Pour autant, considérant que « l'autonomie est accomplie et est un exemple de réussite », il juge aujourd'hui souhaitable d'engager une nouvelle évolution statutaire, estimant que « l'autonomie pour nous était le départ d'une nouvelle base de nos relations avec la France, et non son aboutissement ».

Or, il estime que l'État, compte tenu du rôle qu'il exerce en application du statut de 2004, en particulier dans le domaine des investissements internationaux et dans la maîtrise qui est la sienne de l'ensemble de la zone économique exclusive autour du territoire polynésien, empêche désormais le complet développement du territoire.

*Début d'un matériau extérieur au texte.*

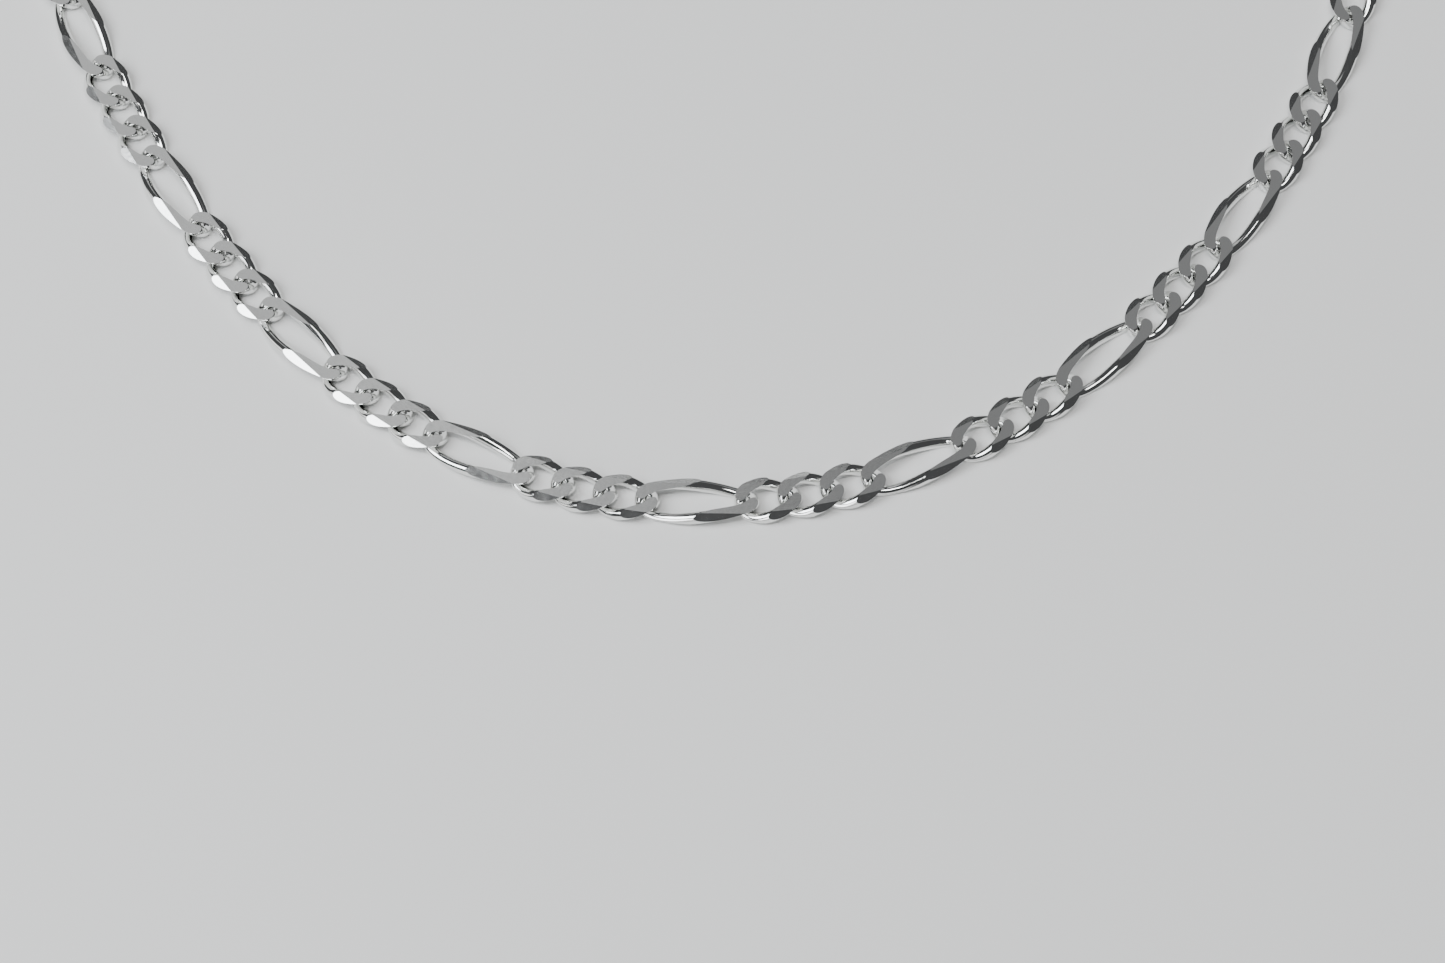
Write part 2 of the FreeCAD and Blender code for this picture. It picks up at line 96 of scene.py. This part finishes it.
def link_mesh(kind, around=44):
    count = 150 if kind == "short" else 232
    a, n = A[kind], FULL[kind]
    p = even_curve(a, B_HALF, n, count)
    for _ in range(2):
        p = 0.25 * np.roll(p, 1, 0) + 0.5 * p + 0.25 * np.roll(p, -1, 0)
    t = np.roll(p, -1, 0) - np.roll(p, 1, 0)
    t /= np.linalg.norm(t, axis=1)[:, None]
    # a frame that turns least, then its leftover turn spread along the link
    f = np.zeros_like(p)
    f[0] = np.cross(t[0], [0, 0, 1.0])
    f[0] /= np.linalg.norm(f[0])
    for i in range(1, count):
        v = f[i - 1] - t[i] * (f[i - 1] @ t[i])
        f[i] = v / np.linalg.norm(v)
    v = f[-1] - t[0] * (f[-1] @ t[0])
    v /= np.linalg.norm(v)
    left = math.atan2(np.cross(v, f[0]) @ t[0], v @ f[0])
    verts = []
    for i in range(count):
        w = np.cross(t[i], f[i])
        spin = left * i / count
        for k in range(around):
            q = 2 * np.pi * k / around + spin
            verts.append(p[i] + (WIRE / 2) * (math.cos(q) * f[i] + math.sin(q) * w))
    faces = []
    for i in range(count):
        j = (i + 1) % count
        for k in range(around):
            m = (k + 1) % around
            faces.append((i * around + k, i * around + m, j * around + m, j * around + k))
    bm = bmesh.new()
    vs = [bm.verts.new(v) for v in verts]
    for q in faces:
        bm.faces.new([vs[i] for i in q])
    bmesh.ops.recalc_face_normals(bm, faces=bm.faces)
    wire = bm.faces.layers.int.new("cut")
    # the diamond cut: two flats and four bevels, each closed by a plane face
    planes = [((0, 0, HEIGHT / 2), (0, 0, 1)), ((0, 0, -HEIGHT / 2), (0, 0, -1))]
    for sy in (1, -1):
        for sz in (1, -1):
            planes.append(((0, sy * TOP_HALF, sz * HEIGHT / 2), (0, sy * math.sin(BEVEL), sz * math.cos(BEVEL))))
    for co, no in planes:
        geom = bm.verts[:] + bm.edges[:] + bm.faces[:]
        r = bmesh.ops.bisect_plane(bm, geom=geom, plane_co=co, plane_no=no, dist=1e-5, clear_outer=True)
        edges = [e for e in r["geom_cut"] if isinstance(e, bmesh.types.BMEdge) and e.is_boundary]
        if edges:
            r2 = bmesh.ops.holes_fill(bm, edges=edges, sides=0)
            for fc in r2["faces"]:
                fc[wire] = 1
    bmesh.ops.remove_doubles(bm, verts=bm.verts[:], dist=2e-4)
    bmesh.ops.recalc_face_normals(bm, faces=bm.faces)
    for fc in bm.faces:
        fc.smooth = True
    mesh = bpy.data.meshes.new(kind + "_link_mesh")
    bm.to_mesh(mesh)
    open_edges = sum(1 for e in bm.edges if not e.is_manifold)
    print(kind, "faces", len(bm.faces), "open edges", open_edges, "volume", round(bm.calc_volume(), 3))
    bm.free()
    return mesh


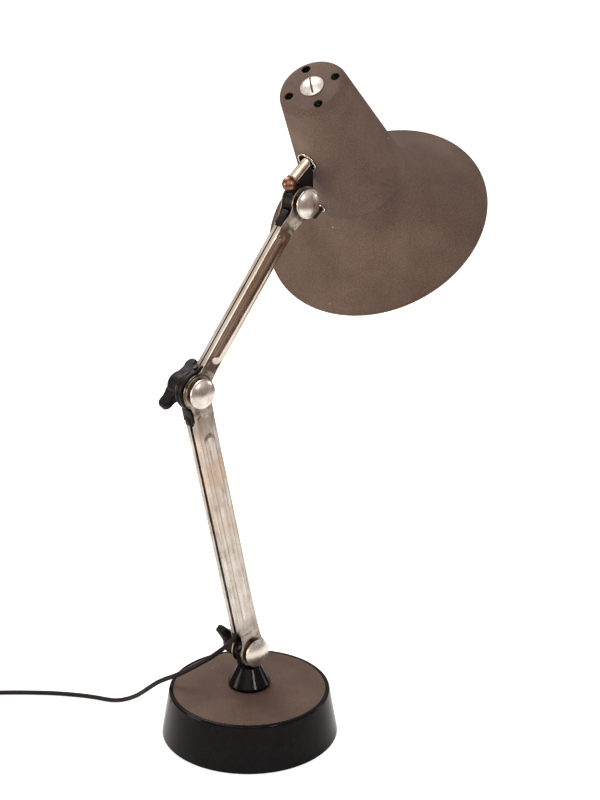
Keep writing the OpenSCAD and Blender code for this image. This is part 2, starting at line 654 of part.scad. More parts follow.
// from the upper arm's end, under the knuckle, into the eyelet in the neck
function by_eyelet(in) = in_shade([in * cos(wall_lean) - neck_r(-eyelet_down), 0,
    -in * sin(wall_lean) - eyelet_down]);
head_lead_path = concat(
    [for (z = [upper_lead_top, upper_lead_top + 3]) in_upper([upper_lead_x, 0, z])],
    [for (a = [-96:20:-36]) head_pivot + head_lead_r * [cos(a), 0, sin(a)]],
    [for (d = [-12, -6, 4]) by_eyelet(d)]);
module head_lead() color(black) tube_along(head_lead_path, lead_r - 0.05);

// ---- Head ----
// Round knuckle with a saddle under the swivel tube
module knuckle() color("#2c2a2b") at_tube() difference() {
    union() {
        along_y(-knuckle_half, knuckle_half, knuckle_d / 2);
        plate_y(knuckle_half - 0.6, [[-knuckle_d / 2 + 2, 5], [2, tube_rise + 1], [26, tube_rise + 1],
            [26, tube_rise - tube_r - 3], [knuckle_d / 2 - 2, -4]]);
    }
    along_y(-lower_half, lower_half, bolt_r + run);
    translate([-knuckle_d, 0, tube_rise]) rotate([0, 90, 0]) cylinder(r = tube_r + fit, h = 3 * knuckle_d);
    translate([-knuckle_d, -lower_half, tube_rise + 0.6]) cube([3 * knuckle_d, lower_depth, knuckle_d]);
    translate([ball_x - 2 - ball_d, 0, tube_rise]) rotate([0, 90, 0])
        cylinder(r = ball_d / 2 + 0.4, h = ball_d + 2.2);
}
module swivel_tube() color(steel) at_tube() translate([0, 0, tube_rise]) rotate([0, 90, 0]) difference() {
    translate([0, 0, ball_x]) cylinder(r = tube_r, h = tube_reach + tube_in - ball_x);
    translate([0, 0, ball_x + 4]) cylinder(r = tube_bore / 2, h = tube_reach + tube_in);
}
module ball_nut() color("#8a5a44") at_tube() translate([ball_x - face, 0, tube_rise]) difference() {
    union() {
        translate([-ball_d / 2 + 0.8, 0, 0]) sphere(d = ball_d);
        translate([-1.6, 0, 0]) rotate([0, 90, 0]) cylinder(d = ball_d, h = 1.6);
    }
    rotate([0, 90, 0]) cylinder(d = 2 * ball_d, h = ball_d);
}
// Collar and nut that hold the strap's legs on the tube
module tube_collars() color(steel) at_tube() translate([tube_reach, 0, tube_rise]) rotate([0, 90, 0])
    for (z = [-strap_half - strap_t - face - 4, strap_half + strap_t + face])
        translate([0, 0, z]) difference() {
            cylinder(r = tube_r + 2.6, h = 4);
            translate([0, 0, -cut]) cylinder(r = tube_r + run, h = 4 + 2 * cut);
        }

// ---- Shade ----
function neck_line(off) = concat([[0, neck_up - off]],
    arc([neck_top_d / 2 - neck_edge_r, neck_edge_z], neck_edge_r - off, 90, 0),
    [[neck_low_d / 2 - off, -neck_down]]);
function reversed(l) = [for (i = [len(l) - 1:-1:0]) l[i]];
// Turns +Z to point in through the neck's wall, square to it
module at_wall(z) translate([-neck_r(z), 0, z]) rotate([0, 90 + wall_lean, 0]) children();
module neck_hole(z, r) at_wall(z) translate([0, 0, -5]) cylinder(r = r, h = 10);
module shade_neck() color(crinkle) at_shade() difference() {
    rotate_extrude() polygon(concat(neck_line(0), reversed(neck_line(shade_t))));
    translate([0, 0, neck_up - 2 * shade_t]) {
        cylinder(r = top_screw_r + 0.1, h = 4 * shade_t);
        for (a = [28:90:298]) rotate(a) translate([vent_ring_d / 2, 0, 0])
            cylinder(d = vent_d, h = 4 * shade_t);
    }
    neck_hole(0, grommet_r + ring_wall + fit);
    neck_hole(-eyelet_down, eyelet_bore_r + ring_wall + fit);
}
// Outline of the brim from its rim inside the neck to its edge; the cavity's side is drawn back
module shade_brim() color(crinkle) at_shade() rotate_extrude() polygon(concat(
    [[brim_lip_r, -brim_top], [brim_lip_r, -brim_top - shade_t]],
    bow([brim_throat_r, -brim_top - shade_t], [brim_d / 2, 0.7 * shade_t - brim_down], -brim_hollow),
    reversed(bow([brim_throat_r - shade_t, -brim_top], [brim_d / 2 - 0.7 * shade_t, -brim_down],
        -brim_hollow))));

module top_screw() color(steel) at_shade() {
    dome_r = arc_radius(top_screw_d / 2, 3.4);
    difference() {
        intersection() {
            translate([0, 0, neck_up + face + 3.4 - dome_r]) sphere(r = dome_r, $fn = 96);
            cylinder_from(neck_up + face, neck_up + 6, top_screw_d / 2);
        }
        rotate(78) translate([-top_screw_d, -1, neck_up + 2.2]) cube([2 * top_screw_d, 2, 4]);
    }
    cylinder_from(strap_top - strap_t - 5, neck_up + 1, top_screw_r);
}
// Rolled ring with a lip on each side of the wall
module wall_ring(z, r, bore, lip) at_shade() at_wall(z) difference() {
    union() {
        cylinder_from(-1.4, -face, r);
        cylinder_from(-1.4, shade_t + 1.6, r - lip);
    }
    cylinder_from(-3, 9, bore);
}
module grommet_ring() color(steel)
    wall_ring(0, grommet_r + ring_wall + 1.4, grommet_r, 1.4);
module lead_eyelet() color(steel)
    wall_ring(-eyelet_down, eyelet_bore_r + ring_wall + 1.1, eyelet_bore_r, 1.1);

// Strap bent into a frame round the tube's end, hung from the top screw
module strap_bracket() color(steel) at_shade() difference() {
    translate([-strap_half - strap_t, -strap_w / 2, strap_low - strap_t])
        cube([strap_gap + 2 * strap_t, strap_w, strap_top - strap_low + strap_t]);
    translate([-strap_half, -strap_w, strap_low])
        cube([strap_gap, 2 * strap_w, strap_top - strap_t - strap_low]);
    translate([-neck_low_d / 2, 0, 0]) rotate([0, 90, 0]) cylinder(r = tube_r + run, h = neck_low_d);
    cylinder_from(strap_low - 2 * strap_t, neck_up, top_screw_r + run);
}
// Nuts on the top screw and on the lampholder's stud
module strap_nuts() color(steel) at_shade() for (z = [strap_top - strap_t - fit - 3, strap_low + fit])
    translate([0, 0, z]) difference() {
        cylinder(r = top_screw_r * 1.8, h = 3, $fn = 6);
        cylinder_from(-cut, 3 + cut, top_screw_r + run);
    }
module lampholder() color(black) at_shade() {
    difference() {
        translate([0, 0, holder_low]) cylinder(d = holder_d, h = holder_l);
        translate([0, 0, holder_low - cut]) cylinder(r = cap_bulb_r + 0.8, h = cap_bulb_l + 6);
    }
    cylinder_from(holder_top - cut, strap_low + 4, top_screw_r);
}
module bulb_cap() color(brass) at_shade() cylinder_from(bulb_top - 0.2, bulb_top + cap_bulb_l, cap_bulb_r);
module bulb_glass() color("#f0ead8") at_shade() rotate_extrude() {
    centre = bulb_top - bulb_l + bulb_d / 2 - 0.3;
    join = asin((cap_bulb_r - 1) / (bulb_d / 2)) + 14;
    polygon(concat([[0, bulb_top - 0.3], [cap_bulb_r - 1, bulb_top - 0.3]],
        arc([0, centre], bulb_d / 2, 90 - join, -90, 14)));
}

// ---- Flex, coil and plug ----
module cord() color(black) {
    tube_along(route, lead_r);
    tube_along(tail, lead_r);
}
module cord_coil() color(black) translate([coil_centre[0], coil_centre[1], coil_lift]) rotate_extrude()
    translate([coil_r - coil_half_w, 0]) square([2 * coil_half_w, coil_h]);
module cord_tie() color("#2a2a2a") translate([coil_centre[0], coil_centre[1], 0]) rotate(tie_angle)
    translate([coil_r, 0, coil_lift - fit]) difference() {
        translate([-coil_half_w - tie_t, -tie_w / 2, -tie_t])
            cube([2 * (coil_half_w + tie_t), tie_w, coil_h + 2 * tie_t + 2 * fit]);
        translate([-coil_half_w - 0.45, -tie_w, 0])
            cube([2 * coil_half_w + 0.6, 2 * tie_w, coil_h + 2 * fit]);
    }
module at_plug() translate(plug_pos) rotate(plug_turn) children();
module plug_body() color(black) at_plug() difference() {
    union() {
        translate([relief_l, 0, 0]) intersection() {
            translate([0, 0, -plug_t / 2]) linear_extrude(plug_t) polygon([[0, -6], [8, -plug_w / 2],
                [plug_l, -plug_w / 2], [plug_l, plug_w / 2], [8, plug_w / 2], [0, 6]]);
            rotate([0, 90, 0]) cylinder(r = plug_w / 2 + 1, h = plug_l);
        }
        rotate([0, 90, 0]) cylinder(r1 = lead_r + 1, r2 = 5.4, h = relief_l + cut);
    }
    translate([-cut, 0, 0]) rotate([0, 90, 0]) cylinder(r = lead_r + 0.3, h = cut + 1.6);
    for (y = [-pin_gap / 2, pin_gap / 2]) translate([relief_l + plug_l - 8, y, 0]) rotate([0, 90, 0])
        cylinder(r = pin_r + fit, h = 9);
}
module plug_pins() color(brass) at_plug() for (y = [-pin_gap / 2, pin_gap / 2])
    translate([relief_l + plug_l - 7.9, y, 0]) rotate([0, 90, 0]) cylinder(r = pin_r, h = pin_l + 7.9);

base_shell();
base_cover();
ballast();
ballast_screws();
bottom_plate();
plate_screws();
felt_pad();
spindle_bush();
pivot_post();
spindle();
spindle_washer();
spindle_nut();
base_hinge_bolt();
base_hinge_washers();
base_knob();
base_knob_insert();
lower_rail_front();
lower_rail_back();
lower_block();
lower_rivets();
lower_lead();
elbow_bolt();
elbow_washers();
elbow_knob();
elbow_knob_insert();
upper_rail_front();
upper_rail_back();
elbow_block();
block_screw();
head_spacer();
upper_rivets();
elbow_lead();
upper_lead();
head_bolt();
head_nut();
head_washers();
knuckle();
swivel_tube();
ball_nut();
tube_collars();
head_lead();
shade_neck();
shade_brim();
top_screw();
grommet_ring();
lead_eyelet();
strap_bracket();
strap_nuts();
lampholder();
bulb_cap();
bulb_glass();
cord();
cord_coil();
cord_tie();
plug_body();
plug_pins();
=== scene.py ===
import json
import math

import bmesh
import bpy
from mathutils import Matrix, Vector


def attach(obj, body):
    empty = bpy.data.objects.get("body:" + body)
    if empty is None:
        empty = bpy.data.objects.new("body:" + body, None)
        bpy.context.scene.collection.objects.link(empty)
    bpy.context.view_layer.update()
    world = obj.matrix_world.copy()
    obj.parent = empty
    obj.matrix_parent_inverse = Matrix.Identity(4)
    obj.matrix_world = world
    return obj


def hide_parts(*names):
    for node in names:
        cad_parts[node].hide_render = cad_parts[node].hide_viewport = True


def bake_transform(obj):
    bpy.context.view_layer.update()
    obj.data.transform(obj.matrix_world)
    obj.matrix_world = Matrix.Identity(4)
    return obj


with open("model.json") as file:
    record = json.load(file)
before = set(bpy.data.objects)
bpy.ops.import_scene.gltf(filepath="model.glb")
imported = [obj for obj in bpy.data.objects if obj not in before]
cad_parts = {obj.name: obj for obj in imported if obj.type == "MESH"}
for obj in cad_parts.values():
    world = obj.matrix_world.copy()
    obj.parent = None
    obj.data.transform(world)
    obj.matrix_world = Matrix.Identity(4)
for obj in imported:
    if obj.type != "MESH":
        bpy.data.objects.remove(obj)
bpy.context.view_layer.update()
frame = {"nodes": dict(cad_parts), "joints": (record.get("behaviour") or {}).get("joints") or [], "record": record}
joints = {joint["name"]: joint for joint in frame["joints"]}
mm = 0.001
print("frame loaded")


# Places: each arm's own frame has +Z along the arm and +Y along the hinges
def placeAt(origin, zAxis, yAxis):
    z = zAxis.normalized()
    x = yAxis.cross(z).normalized()
    turned = Matrix((x, z.cross(x), z)).transposed().to_4x4()
    return Matrix.Translation(origin) @ turned @ Matrix.Scale(mm, 4)


hingeY = Vector((0, 1, 0))
baseHinge = Vector(joints["lower_arm_tilt"]["pos_m"])
elbowHinge = Vector(joints["elbow_bend"]["pos_m"])
headHinge = Vector(joints["head_tilt"]["pos_m"])
shadeCentre = Vector(joints["shade_swivel"]["pos_m"])
tubeAxis = Vector(joints["shade_swivel"]["axis"]).normalized()
tubeUp = tubeAxis.cross(hingeY) * -1
if tubeUp.z < 0:
    tubeUp = -tubeUp
shadeTurn = math.radians(11.75)
shadeUp = Matrix.Rotation(shadeTurn, 3, tubeAxis) @ tubeUp

atFloor = Matrix.Scale(mm, 4)
atBaseHinge = placeAt(baseHinge, Vector((0, 0, 1)), hingeY)
atElbow = placeAt(elbowHinge, Vector((0, 0, 1)), hingeY)
atHead = placeAt(headHinge, Vector((0, 0, 1)), hingeY)
atLower = placeAt(baseHinge, elbowHinge - baseHinge, hingeY)
atUpper = placeAt(elbowHinge, headHinge - elbowHinge, hingeY)
atTubeFrame = placeAt(headHinge, tubeUp, hingeY)
atShade = placeAt(shadeCentre, shadeUp, shadeUp.cross(tubeAxis))
towardBolt = Matrix.Rotation(math.pi / 2, 4, "X")    # local +Z to -Y
towardKnob = Matrix.Rotation(-math.pi / 2, 4, "X")   # local +Z to +Y
alongTube = Matrix.Rotation(math.pi / 2, 4, "Y")     # local +Z to +X


# Camera
cameraView = {"place": (-1.2023, -1.4227, 1.0751), "lens": 98.2,
              "right": (0.7466, -0.6653, 0.0), "up": (0.2429, 0.2726, 0.931), "back": (-0.6194, -0.6950, 0.3651)}
cameraData = bpy.data.cameras.new("camera")
cameraData.lens = cameraView["lens"]
cameraData.sensor_width = 36
camera = bpy.data.objects.new("camera", cameraData)
bpy.context.scene.collection.objects.link(camera)
turn = Matrix([cameraView["right"], cameraView["up"], cameraView["back"]]).transposed()
camera.matrix_world = Matrix.Translation(cameraView["place"]) @ turn.to_4x4()
bpy.context.scene.camera = camera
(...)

Aussi, Gaston Flosse défend-il aujourd'hui l'accession de la collectivité de Polynésie française au statut d'un « Pays souverain associé à la France », nouvelle étape avant l'octroi, à un horizon non défini, d'une pleine souveraineté de la Polynésie.


* 27 Qui s'était déjà manifestée par l'élection à l'Assemblée nationale de trois députés indépendantistes : Steve Chailloux, Tematai Le Gayic et Moetai Brotherson (remplacé en juin 2023 par Mereana Reid Arbelot).

* 28 Créé en 1977 sous le nom de Front de libération de la Polynésie (FLP), le parti, fondé et dirigé par Oscar Temaru, vise, à terme, l'indépendance de la Polynésie française.

* 29 Le Tapura obtenant quant à lui 38,53 % des suffrages exprimés et A here ia Porinetia 17,16 %.

* 30 Les sièges restant étant répartis entre le Tapura (16 sièges) et A here ia Porinetia (3 sièges).

* 31  Résolution 67/265 de l'Assemblée générale des Nations-Unies du 17 mai 2013.

* 32 La Polynésie française ayant été inscrite sur cette liste de 1946 à 1963.

* 33 Intervention de Nathalie Broadhurst, représentante permanente adjointe de la France auprès des Nations-Unies.